For a few minutes late Thursday, it looked like the chamber couldn’t even agree to adjourn for the night after Sen. Angus King (I-Maine) objected to going to bed. Sen. Steve Daines (R-Mont.) ducked onto the Senate floor, checking on whether he would vote to have to adjourn the chamber — a rare procedural step invoked only at moments of the most severe gridlock.
Past 10 p.m., McConnell finally secured an agreement to send senators home for the night and regroup. The episode did not foreshadow positive momentum for a deal to break the impasse.
“You realize I’m not a fan of this place, right?” said Sen. Ron Johnson (R-Wis.) after the late night theatrics. Asked if the episode felt like a shutdown was looming, Johnson said: “It feels like a charade.”
“That was not the Senate’s finest hour, was it?” said Sen. John Thune (R-S.D.).
As dozens of their colleagues watched, Schumer and McConnell traded barbs and blamed each other for the stalemate. McConnell urged the Senate to support the monthlong spending bill, then Schumer proposed a much shorter one and accused McConnell of “kicking the can,” pantomiming a kick on the Senate floor.
McConnell rejected it out of hand.
“My good friend, the Democratic leader, is saying we have had too many continuing resolutions but suggests we pass yet another one,” McConnell said.
Schumer retorted: “This resolution kicks the can down the road and gives us no reason to believe that it’ll be any different than the first CR, the second CR, the third CR and the fourth CR.”
Senators were plainly dazed after the confrontation between the two party leaders. Sen. Chris Van Hollen (D-Md.) huddled with Sen. Martin Heinrich (D-N.M.) after the chamber finally adjourned, trading predictions on whether the Senate could find a way to wriggle out of its straitjacket.
“I think cooler heads may, with a little luck, start to prevail,” insisted Sen. Tom Carper (D-Del.).
But it isn’t clear who would blink first.

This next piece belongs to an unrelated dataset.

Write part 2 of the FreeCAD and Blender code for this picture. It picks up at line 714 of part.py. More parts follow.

McConnell began heaping blame on Democrats pre-emptively. He singled out senators up for reelection this fall, such as Claire McCaskill of Missouri and Sherrod Brown of Ohio, for potentially voting against the Children’s Health Insurance Program funding and government funding.

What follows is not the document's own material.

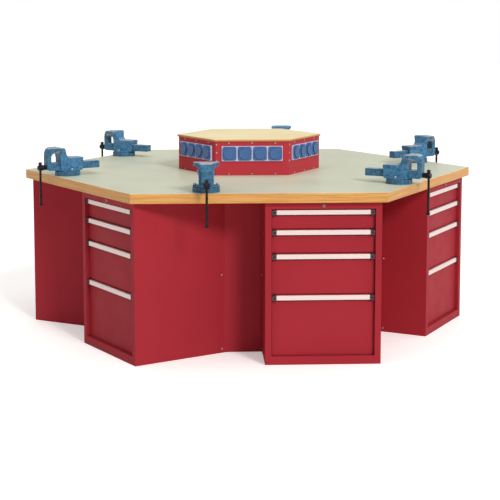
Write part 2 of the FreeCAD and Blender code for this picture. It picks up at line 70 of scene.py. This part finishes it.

But Democrats seem unbowed.
“We should just do like a five-day [continuing resolution] … and let the negotiators get a final deal. We’re so close,” said Sen. Tim Kaine (D-Va.), whose state would be hurt disproportionately by a government shutdown. Virginians, Kaine said, “hate CRs.” He said he will vote against the House bill.

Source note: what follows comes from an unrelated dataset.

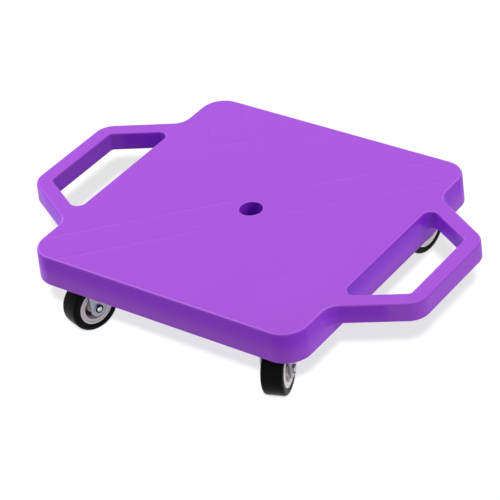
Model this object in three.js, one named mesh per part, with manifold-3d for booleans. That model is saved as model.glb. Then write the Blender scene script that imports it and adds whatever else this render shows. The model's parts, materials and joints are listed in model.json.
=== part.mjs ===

Indeed, despite the floor theatrics and partisan sniping, other senior senators stressed that behind the scenes, the two sides were making progress toward some sort of a bipartisan deal on immigration that could sidestep a shutdown.
The quartet of deputy House and Senate leaders met privately again Thursday afternoon with top White House and administration officials as they tried to hammer out the contours of an agreement for Dreamers.
“For the first time, we finally started talking about real issues: the Dream Act, citizenship and border security in more specific terms,” Durbin said late Thursday night. “So far, we’ve been talking about generalities. But today, we got more specific. So I hope it’s a promising beginning.”
Senate Majority Whip John Cornyn (R-Texas) left the meeting saying he was “somewhat encouraged” yet stressed that there would be no deal until the four leaders and the White House agreed on everything in an immigration accord.
Privately, Democrats are concerned that Republicans are pushing their demands beyond the parameters of border security, the diversity visa lottery, and family-based immigration laws. In meetings this week, the administration has been referring to a four-page document of “must haves” for an immigration deal, which includes provisions that Democrats consider out of bounds.
For example, in the realm of border security, the administration is seeking reforms to laws governing unaccompanied migrant children who show up at the border, overhauling asylum policy and funding 10,000 immigration enforcement officers, according to the document obtained by Politico. A DHS official declined to comment.
“That’s a big problem, because it’s Phase 2,” Durbin said. “Give the president border security, which he wants, but let’s not take on every single immigration issue. It’s not fair to them. We don’t have the time to do it right.”